Так Эйнштейн лишил божество работы, которую навязал ему Ньютон. И разрушил его прибежище — абсолютное пространство и математическое, отрешенное от физики время. В беспокойном мире Эйнштейна материя сама себя движет, сама себе «обставляет квартиру» (управляет относительными расстояниями) и регулирует собственные «часы» (относительное время). Посторонней — в том числе и потусторонней! — помощи не требуется.
И все это — итог двух постулатов Эйнштейна и принципа причинности. Ведь уже в них материя с самого начала была лишена покоя: вещество — абсолютного, а поле — даже относительного. Что ни говорите, поразительная цепь умозаключений!
Прикосновение к звездеШаг за шагом мы узнали много любопытного из эйнштейновской физики быстрых движений. Теперь попробуем сообразить, как изменяется добытым знанием наше привычное восприятие мирового пейзажа.
Вот еще один утрированный пример. Раз уж расстояние зависит от скорости путника, значит, можно... не сходя с Земли, дотянуться рукой до Луны? Двинь туда достаточно быстро ладонь — и для нее от четырехсот тысяч километров останется полметра? Еще быстрее махни рукой — дотронешься до звезды? Сказка!..
Разумеется, такое невозможно. Запретов масса, о них уже говорилось. «Для головы» (которая «останется дома») путь до звезды не изменится, а движущаяся рука укоротится — значит, оторвется от тела. Спорт варварский. Если «взмах» Земля — Сириус «для ладони» продлится секунду, то «для головы» — больше десяти лет. Тоже нехорошо. Главное же, немыслимо преодолеть катастрофически возрастающую инерцию руки, не хватит никакой энергии. Тут, пожалуй, не мысленный эксперимент, а праздное баловство фантазии.
Все так. Со взмахом руки эйнштейновские эффекты не связываются, это ясно.

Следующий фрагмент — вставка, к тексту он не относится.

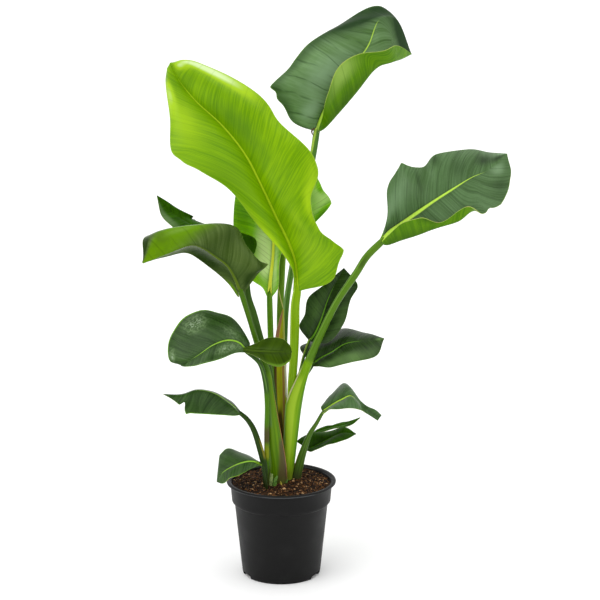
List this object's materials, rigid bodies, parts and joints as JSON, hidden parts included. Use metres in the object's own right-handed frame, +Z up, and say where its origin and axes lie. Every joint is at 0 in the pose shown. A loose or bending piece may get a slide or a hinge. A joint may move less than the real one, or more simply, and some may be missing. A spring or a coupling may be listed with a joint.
{
  "type": "potted bird of paradise plant",
  "caption": "Bird of paradise house plant with broad paddle-shaped leaves on long upright stalks, the young front leaf lime green, in a round nursery pot filled with soil.",
  "frame": {"origin": "centre of the pot's flat underside, on the surface that it stands on", "axes": "+Z straight up, -Y towards the front of the plant, +X towards the long arching stalk on the right"},
  "size_m": [0.6727, 0.3101, 1.07],
  "materials": {
    "lime_leaf": "satin young leaf with fine parallel veins",
    "dark_leaf": "waxy grey-green upper side, brighter green underside",
    "lime_stalk": "smooth fleshy stalk",
    "green_stalk": "smooth fleshy stalk, pinkish brown at its margins",
    "dry_sheath": "withering papery sheath",
    "potting_mix": "coarse crumbly bark and peat",
    "pot_plastic": "moulded charcoal black, slightly satin"
  },
  "bodies": {
    "root": {"stalk_mid_left": "green_stalk", "blade_mid_left": "dark_leaf", "stalk_lowest_left": "green_stalk", "blade_lowest_left": "dark_leaf", "stalk_low_left": "green_stalk", "blade_low_left": "dark_leaf", "stalk_low_right": "green_stalk", "blade_low_right": "dark_leaf", "stalk_left": "green_stalk", "blade_left": "dark_leaf", "stalk_tall": "lime_stalk", "blade_tall": "lime_leaf", "stalk_right": "green_stalk", "blade_right": "dark_leaf", "stalk_left_rear": "green_stalk", "blade_left_rear": "dark_leaf", "stalk_mid_right": "green_stalk", "blade_mid_right": "dark_leaf", "stalk_mid_rear": "green_stalk", "blade_mid_rear": "dark_leaf", "stalk_lower_right": "green_stalk", "blade_lower_right": "dark_leaf", "stalk_narrow_right": "green_stalk", "blade_narrow_right": "dark_leaf", "stalk_centre": "green_stalk", "blade_centre": "dark_leaf", "stalk_rear": "green_stalk", "blade_rear": "dark_leaf", "stalk_top": "green_stalk", "blade_top": "dark_leaf", "sheath_centre": "dry_sheath", "soil": "potting_mix", "pot": "pot_plastic"}
  },
  "joints": []
}
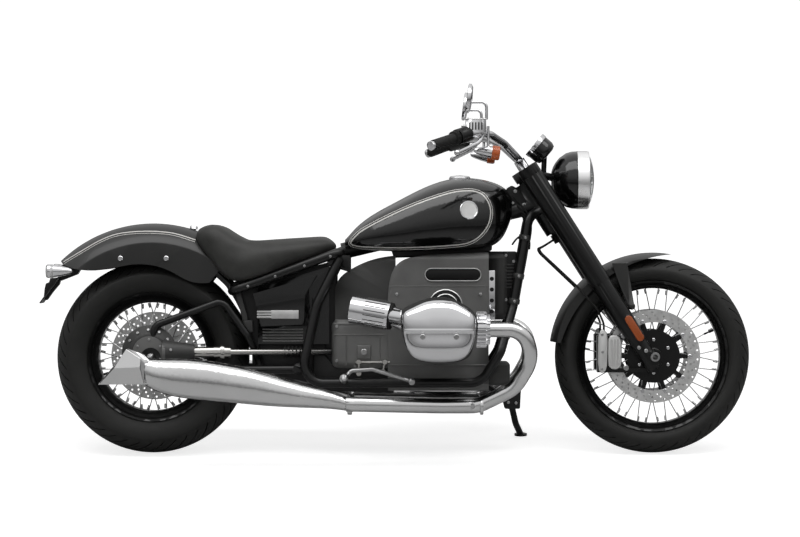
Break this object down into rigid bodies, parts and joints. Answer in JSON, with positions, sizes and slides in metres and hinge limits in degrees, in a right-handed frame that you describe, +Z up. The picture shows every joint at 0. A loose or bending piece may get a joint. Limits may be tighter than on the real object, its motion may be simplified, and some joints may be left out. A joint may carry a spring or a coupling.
{
  "type": "cruiser motorcycle",
  "caption": "Low cruiser motorcycle with a flat-twin engine, wire wheels, an exposed drive shaft and a teardrop tank, leaning on its side stand.",
  "frame": {"origin": "on the floor, under the middle of the whole machine's bounding box", "axes": "+X forward, +Y to the rider's left, +Z up; the machine leans towards +Y on its side stand"},
  "size_m": [2.4061, 1.0092, 1.2743],
  "materials": {
    "tyre_rubber": "matt",
    "black_rim": "satin",
    "spoke_steel": "polished",
    "disc_steel": "brushed",
    "black_alloy": "satin",
    "grey_alloy": "satin",
    "axle_steel": "satin",
    "gloss_black": "gloss",
    "black_tube": "satin",
    "chrome": "mirror bright",
    "lamp_glass": "clear",
    "grip_rubber": "matt",
    "black_plastic": "satin",
    "seat_leather": "satin",
    "foot_steel": "satin"
  },
  "bodies": {
    "frame": {"frame": "black_tube", "swingarm": "black_tube", "rear_axle": "axle_steel", "final_drive": "black_alloy", "drive_shaft": "axle_steel", "rear_caliper": "black_alloy", "engine_case": "black_alloy", "front_covers": "black_alloy", "cylinders": "black_alloy", "valve_covers": "chrome", "intakes": "chrome", "headers": "chrome", "mufflers": "chrome", "tank": "gloss_black", "fuel_cap": "chrome", "seat": "seat_leather", "rear_fender": "gloss_black", "tail_bracket": "black_plastic", "rear_indicators": "chrome", "side_panels": "black_plastic", "foot_controls": "foot_steel"},
    "steering": {"front_axle": "axle_steel", "fork_covers": "black_alloy", "fork_sliders": "grey_alloy", "yokes": "black_alloy", "lamp_shell": "gloss_black", "lamp_rim": "chrome", "lamp_lens": "lamp_glass", "dial": "chrome", "handlebar": "chrome", "grips": "grip_rubber", "controls": "black_plastic", "mirrors": "chrome", "front_indicators": "chrome", "front_fender": "gloss_black", "front_calipers": "black_alloy", "hoses": "grip_rubber"},
    "front_wheel": {"front_tyre": "tyre_rubber", "front_rim": "black_rim", "front_hub": "spoke_steel", "front_discs": "disc_steel", "front_carriers": "black_alloy"},
    "rear_wheel": {"rear_tyre": "tyre_rubber", "rear_rim": "black_rim", "rear_hub": "spoke_steel", "rear_disc": "disc_steel"},
    "stand": {"side_stand": "black_tube"}
  },
  "joints": [
    {"name": "steering", "type": "hinge", "parent": "frame", "child": "steering", "pos_m": [0.4845, -0.00619, 0.83363], "axis": [-0.5388, 0.1172, 0.8343], "range_deg": [-32, 32]},
    {"name": "front_wheel_spin", "type": "hinge", "parent": "steering", "child": "front_wheel", "pos_m": [0.87312, -0.07733, 0.32745], "axis": [0, 0.9903, -0.1392], "continuous": true},
    {"name": "rear_wheel_spin", "type": "hinge", "parent": "frame", "child": "rear_wheel", "pos_m": [-0.82088, -0.07776, 0.3244], "axis": [0, 0.9903, -0.1392], "continuous": true},
    {"name": "side_stand", "type": "hinge", "parent": "frame", "child": "stand", "pos_m": [0.39812, 0.06649, 0.14365], "axis": [0, 0.7986, 0.6018], "range_deg": [0, 86]}
  ]
}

Но помня о запретах и тем не менее развлекаясь подобными размышлениями, начинаешь, мне кажется, не только умом, но и сердцем, каким-то новым чувством, понимать суть эйнштейновской относительности.

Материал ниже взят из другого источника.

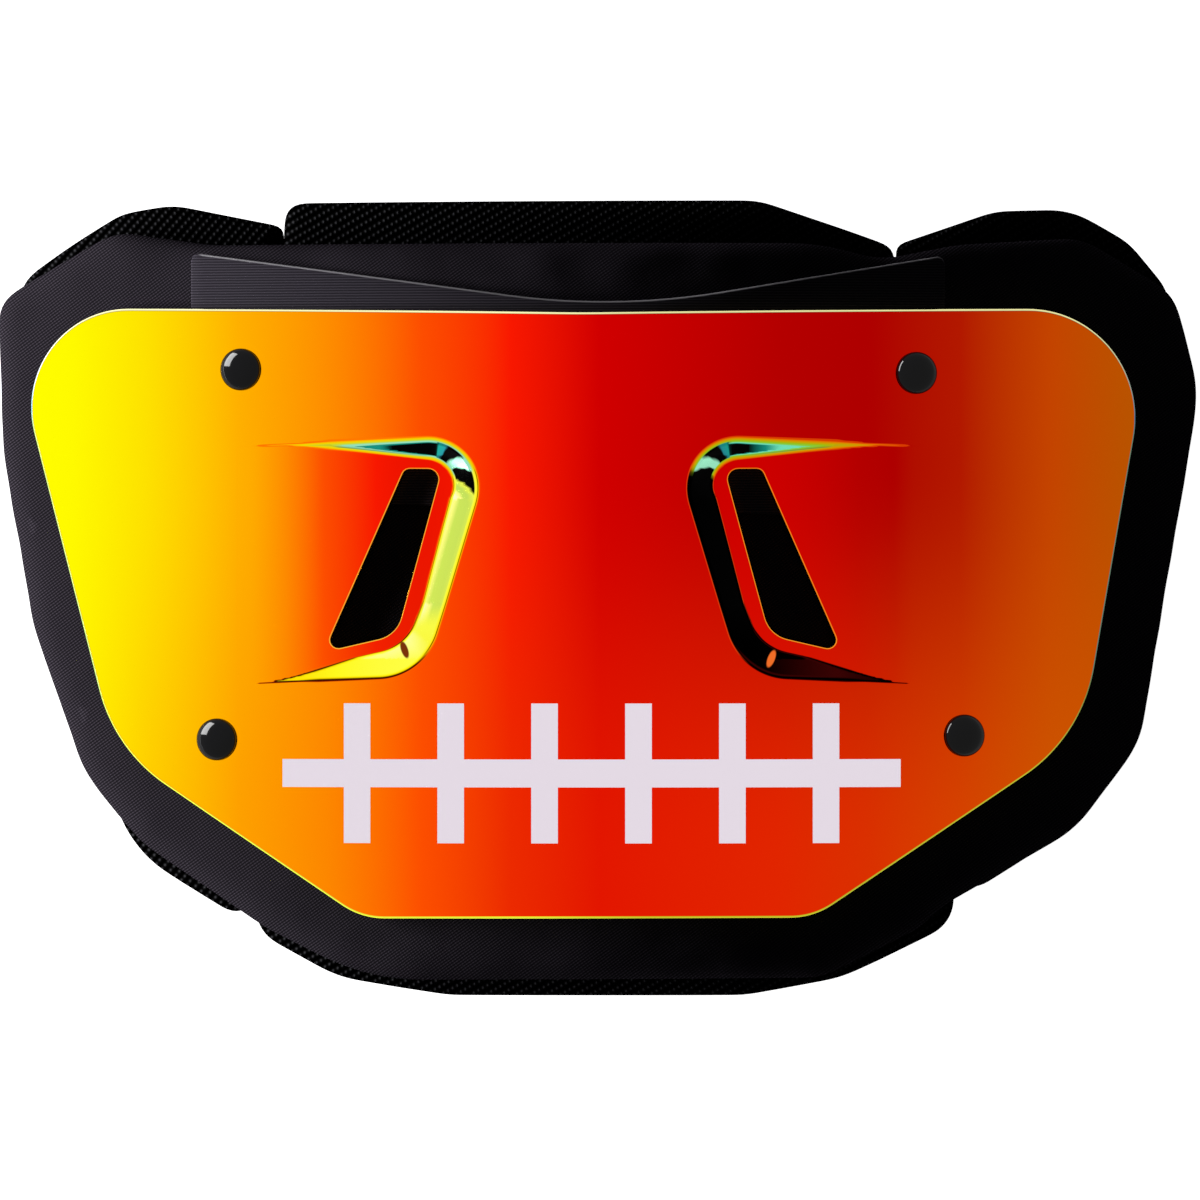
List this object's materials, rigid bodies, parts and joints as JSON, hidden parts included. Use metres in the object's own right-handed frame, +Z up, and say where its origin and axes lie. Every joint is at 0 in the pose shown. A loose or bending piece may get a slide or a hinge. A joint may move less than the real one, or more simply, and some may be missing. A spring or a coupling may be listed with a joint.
{
  "type": "football back plate",
  "caption": "Curved glossy back plate with slanted vents, riveted over a strap and a nylon pad with mesh-covered back pads; worn below the shoulder pads.",
  "frame": {"origin": "centre of the bounding box's footprint, on the surface that the side pads rest on", "axes": "+Z up from the surface, which is out of the plate's face; +Y towards the top edge; +X to the right as the face is seen with its top edge up"},
  "size_m": [0.365, 0.2402, 0.076],
  "materials": {
    "plate_coating": "mirror-coated polycarbonate that shifts from yellow through orange to red",
    "rivet_black": "glossy black domed cap",
    "strap_webbing": "finely ribbed black strap",
    "nylon_cover": "plain black nylon cloth with a faint sheen",
    "mesh_cover": "black twill-ribbed mesh"
  },
  "bodies": {
    "root": {"face_plate": "plate_coating", "rivet_top_left": "rivet_black", "rivet_top_right": "rivet_black", "rivet_bottom_left": "rivet_black", "rivet_bottom_right": "rivet_black", "mount_strap": "strap_webbing", "cover_pad": "nylon_cover", "back_pad_left": "mesh_cover", "back_pad_center": "mesh_cover", "back_pad_right": "mesh_cover"}
  },
  "joints": []
}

Иными видятся мировые дали. Привычная бездонность небес и вездесущая вечность зримо обогащаются тончайшей игрой релятивистских расстояний и длительностей. Звезды будто рядом, хоть они «технически» и недоступны. Пути и сроки податливы, подчинены движению. Вся Вселенная преображается во что-то новое, еще более сложное и интересное, чем мыслилось прежде.
Физика Эйнштейна меняет модель мира в самом фундаменте человеческих представлений!
Об этом еще будет идти речь впереди.
Часть третья УДИВЛЕНИЕ ТЯГОТЕНИЮ
Глава 17. КАК ИЗГОТОВИТЬ ТЯЖЕСТЬ
Еще воспоминание и обещаниеВы не забыли, от какого удивления мы намеревались убежать в начале этой книжки? От удивления падению. Падению ядер, пуль, пушинок. Нам очень хотелось понять внутреннюю сущность земного тяготения: как это оно действует через пустоту, почему одинаково ускоряет тела разного веса? Мы, кажется, довольно скоро поняли, что задача не из легких. На вопрос «Почему тяготение действует через пустоту?» ответа не нашлось. На вопрос «Почему тополиная пушинка и пушечное ядро в безвоздушной среде получают от тяготения равные ускорения?» ответ был добыт, но не очень вразумительный. Пришлось допустить, что во всяком теле существуют две массы — тяжелая и инертная и что они с беспредельной, абсолютной точностью одинаковы.
Равенство тяжелой и инертной масс выглядело в физике Ньютона чистой случайностью. Отсюда следовал неправдоподобный вывод: космический порядок звездных и планетных движений, весь гармоничный хоровод светил держится на совпадении! Удивительно! Просто невероятно!
Дабы убежать от этого удивления, мы углубились в физику. Разобрались в странностях распространения света, через серию промежуточных удивлений проникли в мир Эйнштейна, дошли до относительности времени, расстояний, до великого закона эквивалентности массы и энергии. По ходу дела мы без стеснения пользовались, если было нужно, равенством тяжелой и инертной масс. Но этим вносили, как по аналогичному поводу выражался Эйнштейн, натяжку в рассуждении, ибо старое сомнение отнюдь не было разрешено. Все разговоры о том, что энергия имеет вес, вытекают из замены инертной массы на тяжелую. А это и есть натяжка.
И вот я с радостью сообщаю вам: настало время избавиться от недоумений по поводу «случайного» равенства тяжелой и инертной масс. Мы уже почти готовы к обсуждению внутренней сущности тяготения, готовы к заключительному этапу бегства от удивления одинаковой быстроте падения мельничных жерновов и тополиных пушинок. И даже от удивления «действию без прикосновения».